Raw data:

━━━━━━

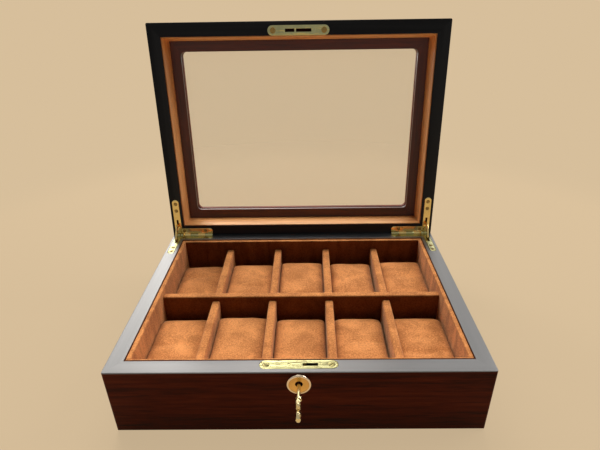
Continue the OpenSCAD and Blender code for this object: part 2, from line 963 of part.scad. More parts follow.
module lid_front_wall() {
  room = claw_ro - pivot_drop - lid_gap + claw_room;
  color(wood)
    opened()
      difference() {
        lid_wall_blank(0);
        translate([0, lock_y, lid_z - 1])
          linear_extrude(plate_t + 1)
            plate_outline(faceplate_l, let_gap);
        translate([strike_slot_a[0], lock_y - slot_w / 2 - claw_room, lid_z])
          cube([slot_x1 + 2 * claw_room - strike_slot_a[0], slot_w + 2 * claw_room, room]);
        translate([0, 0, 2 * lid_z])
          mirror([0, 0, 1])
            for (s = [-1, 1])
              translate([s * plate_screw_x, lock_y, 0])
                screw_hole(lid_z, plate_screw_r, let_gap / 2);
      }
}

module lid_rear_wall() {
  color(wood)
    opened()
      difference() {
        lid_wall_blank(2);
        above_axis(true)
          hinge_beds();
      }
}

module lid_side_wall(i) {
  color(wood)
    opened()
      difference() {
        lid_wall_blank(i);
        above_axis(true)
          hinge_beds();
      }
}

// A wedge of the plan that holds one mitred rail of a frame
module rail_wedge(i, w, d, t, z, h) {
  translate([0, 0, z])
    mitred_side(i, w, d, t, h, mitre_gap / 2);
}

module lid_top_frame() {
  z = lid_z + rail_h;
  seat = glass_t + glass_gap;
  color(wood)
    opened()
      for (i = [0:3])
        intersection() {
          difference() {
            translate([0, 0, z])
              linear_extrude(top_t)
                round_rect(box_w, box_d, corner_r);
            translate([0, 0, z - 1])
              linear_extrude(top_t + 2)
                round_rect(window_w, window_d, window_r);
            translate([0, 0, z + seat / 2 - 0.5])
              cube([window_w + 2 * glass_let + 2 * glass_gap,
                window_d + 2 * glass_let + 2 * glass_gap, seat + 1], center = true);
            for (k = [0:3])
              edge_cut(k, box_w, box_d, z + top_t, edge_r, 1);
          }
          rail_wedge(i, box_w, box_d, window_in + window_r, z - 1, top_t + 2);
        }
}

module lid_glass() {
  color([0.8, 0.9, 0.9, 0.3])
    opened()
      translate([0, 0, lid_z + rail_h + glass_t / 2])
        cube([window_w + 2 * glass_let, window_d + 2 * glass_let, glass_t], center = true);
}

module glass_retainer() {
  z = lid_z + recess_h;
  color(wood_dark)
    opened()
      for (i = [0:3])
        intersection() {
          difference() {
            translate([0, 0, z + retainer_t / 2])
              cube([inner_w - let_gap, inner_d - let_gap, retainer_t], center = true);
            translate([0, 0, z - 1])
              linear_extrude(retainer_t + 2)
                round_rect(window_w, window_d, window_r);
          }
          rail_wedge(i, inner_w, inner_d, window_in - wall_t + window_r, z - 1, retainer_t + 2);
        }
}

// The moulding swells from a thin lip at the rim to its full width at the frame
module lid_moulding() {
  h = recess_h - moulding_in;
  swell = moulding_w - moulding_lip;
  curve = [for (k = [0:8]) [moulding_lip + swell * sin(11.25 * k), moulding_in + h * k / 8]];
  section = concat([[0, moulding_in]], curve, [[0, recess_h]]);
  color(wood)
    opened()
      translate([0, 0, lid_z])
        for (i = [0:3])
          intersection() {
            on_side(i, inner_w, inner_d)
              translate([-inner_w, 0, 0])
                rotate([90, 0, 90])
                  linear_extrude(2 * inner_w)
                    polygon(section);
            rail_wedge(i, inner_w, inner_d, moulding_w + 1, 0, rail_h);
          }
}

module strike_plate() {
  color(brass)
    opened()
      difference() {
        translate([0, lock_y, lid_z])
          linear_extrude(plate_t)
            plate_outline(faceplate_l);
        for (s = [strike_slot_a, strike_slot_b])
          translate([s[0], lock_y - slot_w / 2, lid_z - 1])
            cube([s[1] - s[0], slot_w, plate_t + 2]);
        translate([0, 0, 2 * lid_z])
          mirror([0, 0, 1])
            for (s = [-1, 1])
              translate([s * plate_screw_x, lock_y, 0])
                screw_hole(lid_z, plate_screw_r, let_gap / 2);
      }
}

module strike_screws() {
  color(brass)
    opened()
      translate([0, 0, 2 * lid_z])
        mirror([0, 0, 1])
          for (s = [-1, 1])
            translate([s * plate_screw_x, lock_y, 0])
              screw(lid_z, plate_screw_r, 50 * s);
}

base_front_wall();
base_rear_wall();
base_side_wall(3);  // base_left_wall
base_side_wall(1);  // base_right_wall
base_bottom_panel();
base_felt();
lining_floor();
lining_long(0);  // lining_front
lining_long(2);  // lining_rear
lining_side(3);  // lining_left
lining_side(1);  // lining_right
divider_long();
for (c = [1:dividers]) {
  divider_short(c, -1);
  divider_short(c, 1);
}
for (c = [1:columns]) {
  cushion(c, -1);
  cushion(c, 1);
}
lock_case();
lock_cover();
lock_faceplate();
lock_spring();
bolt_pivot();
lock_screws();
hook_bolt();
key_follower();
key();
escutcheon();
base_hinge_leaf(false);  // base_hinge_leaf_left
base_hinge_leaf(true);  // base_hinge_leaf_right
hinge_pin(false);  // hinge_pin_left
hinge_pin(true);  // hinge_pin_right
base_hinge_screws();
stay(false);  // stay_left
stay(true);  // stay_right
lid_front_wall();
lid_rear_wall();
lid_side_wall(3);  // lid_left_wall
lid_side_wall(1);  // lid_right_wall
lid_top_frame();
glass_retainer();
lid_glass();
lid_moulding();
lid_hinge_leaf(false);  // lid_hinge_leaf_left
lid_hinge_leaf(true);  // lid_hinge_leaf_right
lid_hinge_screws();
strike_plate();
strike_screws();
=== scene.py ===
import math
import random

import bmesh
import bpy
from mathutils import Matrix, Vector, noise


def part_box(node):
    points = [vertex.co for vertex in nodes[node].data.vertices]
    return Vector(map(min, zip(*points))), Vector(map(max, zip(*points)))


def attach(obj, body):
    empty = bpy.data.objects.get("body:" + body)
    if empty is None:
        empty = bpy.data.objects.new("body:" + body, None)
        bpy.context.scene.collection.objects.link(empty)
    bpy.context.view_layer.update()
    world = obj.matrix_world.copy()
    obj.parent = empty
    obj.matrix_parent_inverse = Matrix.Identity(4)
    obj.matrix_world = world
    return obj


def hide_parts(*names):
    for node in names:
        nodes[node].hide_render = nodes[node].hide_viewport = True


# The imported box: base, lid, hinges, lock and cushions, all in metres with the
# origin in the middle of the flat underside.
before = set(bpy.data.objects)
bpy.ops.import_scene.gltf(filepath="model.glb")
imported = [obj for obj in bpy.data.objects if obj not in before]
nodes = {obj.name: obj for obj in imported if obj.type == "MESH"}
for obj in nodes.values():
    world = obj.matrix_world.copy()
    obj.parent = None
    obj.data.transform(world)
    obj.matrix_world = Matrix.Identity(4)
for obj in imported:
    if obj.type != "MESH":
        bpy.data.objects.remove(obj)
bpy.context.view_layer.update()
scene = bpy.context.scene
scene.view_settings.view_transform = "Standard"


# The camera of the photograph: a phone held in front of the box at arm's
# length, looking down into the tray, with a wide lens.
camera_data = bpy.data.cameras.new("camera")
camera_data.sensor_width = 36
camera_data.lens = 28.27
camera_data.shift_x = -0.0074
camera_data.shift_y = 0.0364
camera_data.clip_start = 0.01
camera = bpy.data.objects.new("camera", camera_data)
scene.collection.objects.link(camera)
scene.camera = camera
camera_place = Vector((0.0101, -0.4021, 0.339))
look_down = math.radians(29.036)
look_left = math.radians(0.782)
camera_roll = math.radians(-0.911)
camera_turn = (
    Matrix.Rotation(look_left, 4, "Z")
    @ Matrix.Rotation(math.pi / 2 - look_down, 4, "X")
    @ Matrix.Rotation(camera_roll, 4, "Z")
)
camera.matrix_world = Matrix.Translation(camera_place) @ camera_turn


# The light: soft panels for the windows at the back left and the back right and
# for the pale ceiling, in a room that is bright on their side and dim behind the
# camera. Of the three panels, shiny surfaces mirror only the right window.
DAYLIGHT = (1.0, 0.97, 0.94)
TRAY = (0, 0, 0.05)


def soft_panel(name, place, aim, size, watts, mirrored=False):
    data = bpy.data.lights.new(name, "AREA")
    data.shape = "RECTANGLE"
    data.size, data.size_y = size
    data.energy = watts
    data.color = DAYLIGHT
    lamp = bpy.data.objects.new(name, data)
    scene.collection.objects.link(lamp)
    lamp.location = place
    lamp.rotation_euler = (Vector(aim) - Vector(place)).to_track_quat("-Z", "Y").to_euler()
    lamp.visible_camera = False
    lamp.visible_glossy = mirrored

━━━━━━

Take the line containing "bolt_pivot();" and the line containing "imported = [obj". Write out both and all lines between, exactly, and nothing more.

Task result:
bolt_pivot();
lock_screws();
hook_bolt();
key_follower();
key();
escutcheon();
base_hinge_leaf(false);  // base_hinge_leaf_left
base_hinge_leaf(true);  // base_hinge_leaf_right
hinge_pin(false);  // hinge_pin_left
hinge_pin(true);  // hinge_pin_right
base_hinge_screws();
stay(false);  // stay_left
stay(true);  // stay_right
lid_front_wall();
lid_rear_wall();
lid_side_wall(3);  // lid_left_wall
lid_side_wall(1);  // lid_right_wall
lid_top_frame();
glass_retainer();
lid_glass();
lid_moulding();
lid_hinge_leaf(false);  // lid_hinge_leaf_left
lid_hinge_leaf(true);  // lid_hinge_leaf_right
lid_hinge_screws();
strike_plate();
strike_screws();
=== scene.py ===
import math
import random

import bmesh
import bpy
from mathutils import Matrix, Vector, noise


def part_box(node):
    points = [vertex.co for vertex in nodes[node].data.vertices]
    return Vector(map(min, zip(*points))), Vector(map(max, zip(*points)))


def attach(obj, body):
    empty = bpy.data.objects.get("body:" + body)
    if empty is None:
        empty = bpy.data.objects.new("body:" + body, None)
        bpy.context.scene.collection.objects.link(empty)
    bpy.context.view_layer.update()
    world = obj.matrix_world.copy()
    obj.parent = empty
    obj.matrix_parent_inverse = Matrix.Identity(4)
    obj.matrix_world = world
    return obj


def hide_parts(*names):
    for node in names:
        nodes[node].hide_render = nodes[node].hide_viewport = True


# The imported box: base, lid, hinges, lock and cushions, all in metres with the
# origin in the middle of the flat underside.
before = set(bpy.data.objects)
bpy.ops.import_scene.gltf(filepath="model.glb")
imported = [obj for obj in bpy.data.objects if obj not in before]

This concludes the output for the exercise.